Sophie looks great in black pleated Issey Miyake and the gallery buzzes with that particular energy generated by a truly exciting show.
Saturday, August 19
Pat and I meet Laurie Farrell outside the João Ferreira Gallery at lunchtime, and do a bit of gallery hopping - Nadja Daehnke at João's (see Lloyd Pollak's review) and the show of multiples - prints and Louis Vuitton handbags - at 34 on Long, before going for a sushi lunch at the Camp's Bay Fish Market and a walk on the rocks at the beach. After cold rain the whole week, the day is gorgeous. Pat and Laurie both leave tomorrow.
Wednesday, August 24
Lunch with Andrew Lamprecht at the Five Flies.
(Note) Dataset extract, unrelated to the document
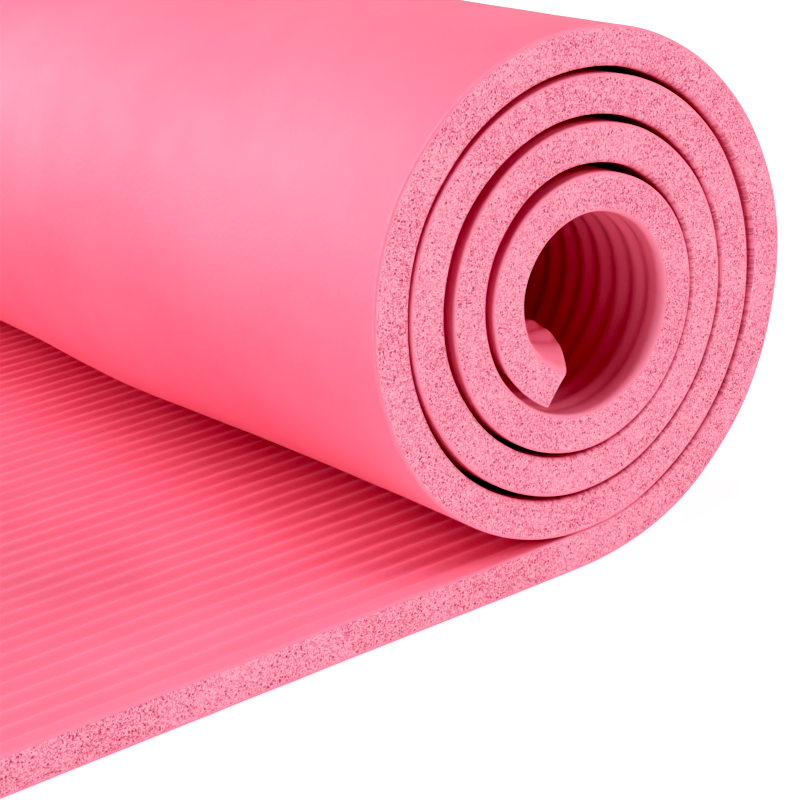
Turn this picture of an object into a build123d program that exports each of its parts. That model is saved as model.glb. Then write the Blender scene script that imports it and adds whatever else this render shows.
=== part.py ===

Andrew is on sabbatical, and writing furiously. He will guest edit the next issue of ArtThrob on a theme of art books and writers.
Thursday, August 25
Out to Stellenbosch to give a lecture about my work at the art school, followed by a tour of the school given by Katherine Bull. Stellenbosch has always been known for imparting strong figurative painting skills, but today, for whatever reasons, the painting studios are almost empty, and the computer lab is full.
The school has been awaiting the announcement of a replacement for the highly respected Alan Alborough who resigned as lecturer earlier this year. This announcement will be made soon.